# [INFORMATION SUPPLIED]
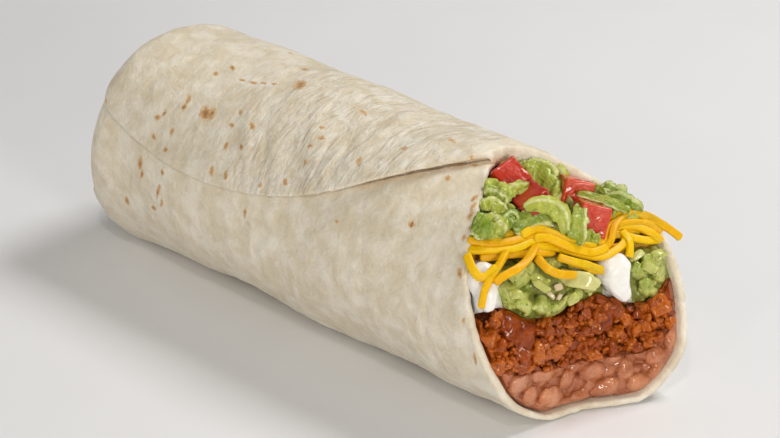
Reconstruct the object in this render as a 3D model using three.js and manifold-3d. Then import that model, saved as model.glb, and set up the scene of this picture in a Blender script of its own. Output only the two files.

* * *

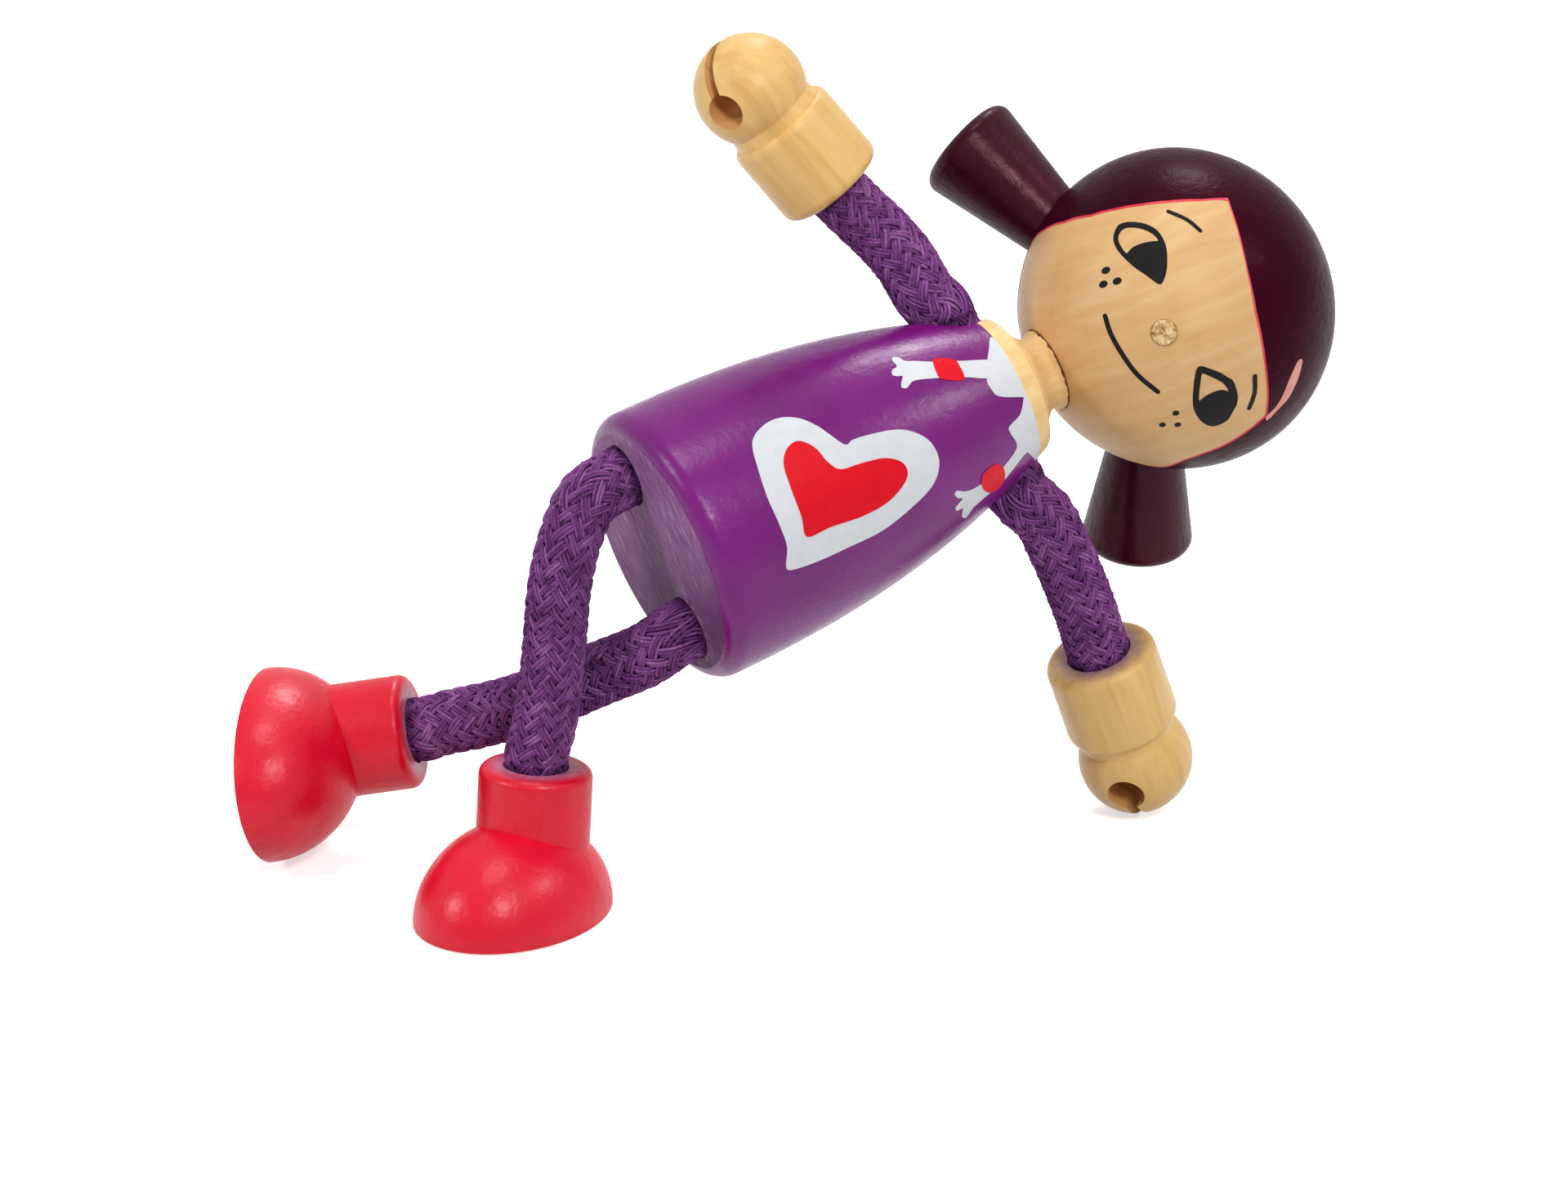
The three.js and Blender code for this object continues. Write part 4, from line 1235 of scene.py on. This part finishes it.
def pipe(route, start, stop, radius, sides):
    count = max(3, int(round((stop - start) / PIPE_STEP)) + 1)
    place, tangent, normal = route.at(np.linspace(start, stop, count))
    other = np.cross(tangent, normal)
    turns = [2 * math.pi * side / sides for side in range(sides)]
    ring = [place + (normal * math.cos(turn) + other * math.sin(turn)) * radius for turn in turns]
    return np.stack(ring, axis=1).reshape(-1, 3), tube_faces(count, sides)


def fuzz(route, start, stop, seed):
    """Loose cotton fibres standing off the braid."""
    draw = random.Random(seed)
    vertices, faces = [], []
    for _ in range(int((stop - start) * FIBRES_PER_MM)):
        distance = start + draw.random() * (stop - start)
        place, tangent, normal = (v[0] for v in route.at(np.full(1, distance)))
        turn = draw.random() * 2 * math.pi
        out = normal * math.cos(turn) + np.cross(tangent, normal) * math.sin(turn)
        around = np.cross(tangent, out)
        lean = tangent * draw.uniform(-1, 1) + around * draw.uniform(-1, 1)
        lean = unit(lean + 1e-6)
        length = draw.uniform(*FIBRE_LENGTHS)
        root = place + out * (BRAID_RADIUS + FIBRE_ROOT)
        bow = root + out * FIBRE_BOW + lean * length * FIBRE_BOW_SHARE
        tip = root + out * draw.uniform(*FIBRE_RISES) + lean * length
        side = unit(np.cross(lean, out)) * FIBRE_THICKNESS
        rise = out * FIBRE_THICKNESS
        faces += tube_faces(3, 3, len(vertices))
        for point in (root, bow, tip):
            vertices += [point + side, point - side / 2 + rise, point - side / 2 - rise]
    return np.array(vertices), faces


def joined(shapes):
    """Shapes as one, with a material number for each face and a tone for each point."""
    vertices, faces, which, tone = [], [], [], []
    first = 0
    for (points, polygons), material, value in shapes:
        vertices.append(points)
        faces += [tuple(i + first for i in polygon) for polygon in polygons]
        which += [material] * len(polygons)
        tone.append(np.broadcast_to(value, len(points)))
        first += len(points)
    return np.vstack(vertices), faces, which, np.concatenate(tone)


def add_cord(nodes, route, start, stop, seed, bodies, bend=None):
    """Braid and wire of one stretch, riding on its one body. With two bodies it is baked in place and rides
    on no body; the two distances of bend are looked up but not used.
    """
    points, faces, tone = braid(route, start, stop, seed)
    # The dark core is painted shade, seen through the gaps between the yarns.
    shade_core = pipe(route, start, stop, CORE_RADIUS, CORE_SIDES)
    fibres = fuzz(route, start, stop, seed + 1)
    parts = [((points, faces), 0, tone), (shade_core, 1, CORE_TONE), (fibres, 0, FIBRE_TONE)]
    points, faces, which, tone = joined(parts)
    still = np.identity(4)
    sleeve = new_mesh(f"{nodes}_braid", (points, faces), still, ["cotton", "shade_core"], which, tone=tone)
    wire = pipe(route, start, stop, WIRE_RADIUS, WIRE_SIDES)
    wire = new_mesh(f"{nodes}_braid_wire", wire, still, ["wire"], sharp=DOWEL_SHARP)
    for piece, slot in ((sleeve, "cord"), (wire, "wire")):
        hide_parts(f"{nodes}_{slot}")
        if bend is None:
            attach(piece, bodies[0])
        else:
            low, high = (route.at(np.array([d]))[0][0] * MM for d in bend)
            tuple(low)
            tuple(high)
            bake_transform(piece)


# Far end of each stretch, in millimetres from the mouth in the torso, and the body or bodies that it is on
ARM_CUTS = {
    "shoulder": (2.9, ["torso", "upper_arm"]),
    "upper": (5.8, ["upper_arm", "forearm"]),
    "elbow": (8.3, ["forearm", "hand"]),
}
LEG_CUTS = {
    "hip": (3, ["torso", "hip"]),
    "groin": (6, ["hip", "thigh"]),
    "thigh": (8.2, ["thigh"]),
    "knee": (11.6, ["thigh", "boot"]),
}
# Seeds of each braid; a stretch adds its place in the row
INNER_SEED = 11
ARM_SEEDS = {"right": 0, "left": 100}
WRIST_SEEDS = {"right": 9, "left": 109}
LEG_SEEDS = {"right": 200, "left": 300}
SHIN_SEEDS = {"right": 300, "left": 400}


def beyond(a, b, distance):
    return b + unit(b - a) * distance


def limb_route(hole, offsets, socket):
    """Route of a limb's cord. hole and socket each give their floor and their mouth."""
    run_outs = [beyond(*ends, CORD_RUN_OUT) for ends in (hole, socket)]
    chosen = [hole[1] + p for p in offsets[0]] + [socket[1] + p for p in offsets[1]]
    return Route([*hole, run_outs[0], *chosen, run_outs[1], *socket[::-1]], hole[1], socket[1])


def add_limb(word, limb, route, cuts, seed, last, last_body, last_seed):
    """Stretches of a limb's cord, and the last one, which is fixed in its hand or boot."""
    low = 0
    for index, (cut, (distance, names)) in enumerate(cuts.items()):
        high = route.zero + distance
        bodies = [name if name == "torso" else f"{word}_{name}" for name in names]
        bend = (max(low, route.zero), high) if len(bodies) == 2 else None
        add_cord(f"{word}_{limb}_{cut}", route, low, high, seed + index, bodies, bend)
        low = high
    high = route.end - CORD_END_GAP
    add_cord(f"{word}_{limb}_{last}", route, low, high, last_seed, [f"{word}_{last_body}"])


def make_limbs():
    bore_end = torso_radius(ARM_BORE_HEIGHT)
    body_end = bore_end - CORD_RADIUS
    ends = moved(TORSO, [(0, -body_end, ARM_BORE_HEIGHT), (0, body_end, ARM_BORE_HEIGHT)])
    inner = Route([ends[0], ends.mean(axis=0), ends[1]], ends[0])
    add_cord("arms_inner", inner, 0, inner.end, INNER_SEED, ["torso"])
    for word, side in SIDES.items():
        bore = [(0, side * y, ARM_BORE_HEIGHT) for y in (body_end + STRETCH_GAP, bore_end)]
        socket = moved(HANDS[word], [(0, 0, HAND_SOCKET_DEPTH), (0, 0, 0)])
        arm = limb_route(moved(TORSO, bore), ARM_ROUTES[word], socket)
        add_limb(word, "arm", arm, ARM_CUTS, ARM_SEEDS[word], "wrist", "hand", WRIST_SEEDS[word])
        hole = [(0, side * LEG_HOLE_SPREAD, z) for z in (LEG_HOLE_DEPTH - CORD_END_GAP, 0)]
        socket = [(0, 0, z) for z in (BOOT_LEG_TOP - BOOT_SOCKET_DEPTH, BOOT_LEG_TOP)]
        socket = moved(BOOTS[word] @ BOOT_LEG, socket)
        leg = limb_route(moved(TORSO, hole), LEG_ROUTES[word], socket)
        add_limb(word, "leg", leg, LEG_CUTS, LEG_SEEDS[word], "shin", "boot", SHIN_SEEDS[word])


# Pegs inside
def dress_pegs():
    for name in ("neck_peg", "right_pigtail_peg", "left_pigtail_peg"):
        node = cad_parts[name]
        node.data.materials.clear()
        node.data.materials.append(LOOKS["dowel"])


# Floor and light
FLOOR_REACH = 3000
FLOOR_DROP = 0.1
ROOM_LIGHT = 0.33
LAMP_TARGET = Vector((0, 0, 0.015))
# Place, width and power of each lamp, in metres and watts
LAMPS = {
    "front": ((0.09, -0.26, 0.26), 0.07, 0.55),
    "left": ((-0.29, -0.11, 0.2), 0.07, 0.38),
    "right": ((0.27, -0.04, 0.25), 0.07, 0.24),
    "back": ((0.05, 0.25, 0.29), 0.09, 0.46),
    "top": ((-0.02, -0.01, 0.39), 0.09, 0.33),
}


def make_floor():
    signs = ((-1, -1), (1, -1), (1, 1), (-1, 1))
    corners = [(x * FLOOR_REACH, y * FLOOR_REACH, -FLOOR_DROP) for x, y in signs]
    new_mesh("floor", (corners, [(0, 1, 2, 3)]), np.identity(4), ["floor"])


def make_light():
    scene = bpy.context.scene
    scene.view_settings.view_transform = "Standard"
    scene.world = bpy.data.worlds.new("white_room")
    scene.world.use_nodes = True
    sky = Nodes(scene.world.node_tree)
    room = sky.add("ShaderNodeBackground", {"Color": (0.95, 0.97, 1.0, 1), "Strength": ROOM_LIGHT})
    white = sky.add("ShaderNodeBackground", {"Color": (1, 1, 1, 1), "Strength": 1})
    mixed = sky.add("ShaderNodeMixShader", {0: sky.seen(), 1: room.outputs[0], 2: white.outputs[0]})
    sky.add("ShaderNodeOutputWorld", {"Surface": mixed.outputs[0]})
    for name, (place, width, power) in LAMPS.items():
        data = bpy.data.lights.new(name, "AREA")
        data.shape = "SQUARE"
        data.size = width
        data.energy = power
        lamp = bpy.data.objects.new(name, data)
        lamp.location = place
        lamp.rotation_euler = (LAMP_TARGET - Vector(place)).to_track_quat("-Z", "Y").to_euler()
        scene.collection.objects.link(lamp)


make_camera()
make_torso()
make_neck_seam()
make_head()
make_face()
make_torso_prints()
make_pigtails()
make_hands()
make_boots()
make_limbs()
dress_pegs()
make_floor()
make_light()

==

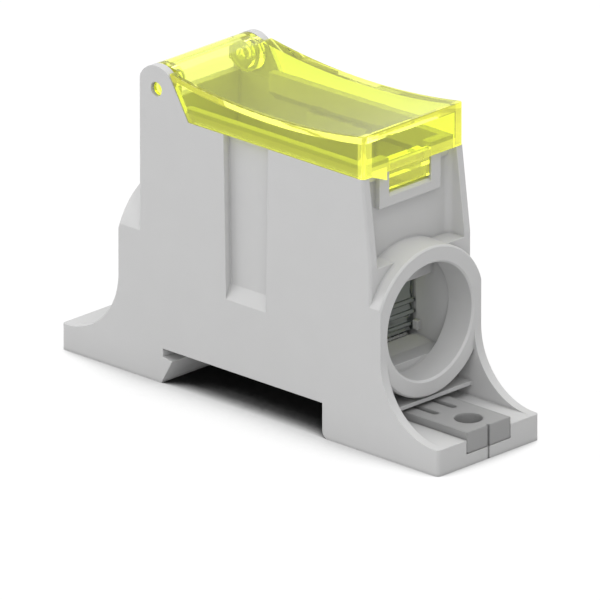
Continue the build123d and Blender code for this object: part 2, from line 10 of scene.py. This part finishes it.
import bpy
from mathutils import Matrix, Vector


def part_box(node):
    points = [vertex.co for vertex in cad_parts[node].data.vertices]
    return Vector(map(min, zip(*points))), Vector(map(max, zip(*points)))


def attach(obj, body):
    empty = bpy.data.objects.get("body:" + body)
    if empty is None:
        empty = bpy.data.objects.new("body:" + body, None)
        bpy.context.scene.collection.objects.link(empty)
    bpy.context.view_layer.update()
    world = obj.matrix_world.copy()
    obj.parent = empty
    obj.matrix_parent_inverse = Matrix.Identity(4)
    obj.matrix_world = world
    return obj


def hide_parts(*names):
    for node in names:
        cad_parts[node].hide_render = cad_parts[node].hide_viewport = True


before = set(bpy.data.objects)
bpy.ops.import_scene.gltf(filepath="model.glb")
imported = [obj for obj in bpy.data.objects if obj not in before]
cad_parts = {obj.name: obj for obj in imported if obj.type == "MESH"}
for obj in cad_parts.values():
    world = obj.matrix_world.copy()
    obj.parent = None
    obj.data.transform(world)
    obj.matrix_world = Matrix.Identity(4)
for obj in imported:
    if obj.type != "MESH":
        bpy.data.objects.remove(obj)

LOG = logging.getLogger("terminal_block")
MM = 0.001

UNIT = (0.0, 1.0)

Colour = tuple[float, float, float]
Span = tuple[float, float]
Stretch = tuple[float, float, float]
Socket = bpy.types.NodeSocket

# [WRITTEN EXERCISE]
Extract exactly and only these lines: the line containing "cad_parts[node].hide_render = cad_parts[node].hide_viewport", the line containing "Socket = bpy.types.NodeSocket", and every line between them.

# [RESULT FOR THIS EXERCISE]
        cad_parts[node].hide_render = cad_parts[node].hide_viewport = True


before = set(bpy.data.objects)
bpy.ops.import_scene.gltf(filepath="model.glb")
imported = [obj for obj in bpy.data.objects if obj not in before]
cad_parts = {obj.name: obj for obj in imported if obj.type == "MESH"}
for obj in cad_parts.values():
    world = obj.matrix_world.copy()
    obj.parent = None
    obj.data.transform(world)
    obj.matrix_world = Matrix.Identity(4)
for obj in imported:
    if obj.type != "MESH":
        bpy.data.objects.remove(obj)

LOG = logging.getLogger("terminal_block")
MM = 0.001

UNIT = (0.0, 1.0)

Colour = tuple[float, float, float]
Span = tuple[float, float]
Stretch = tuple[float, float, float]
Socket = bpy.types.NodeSocket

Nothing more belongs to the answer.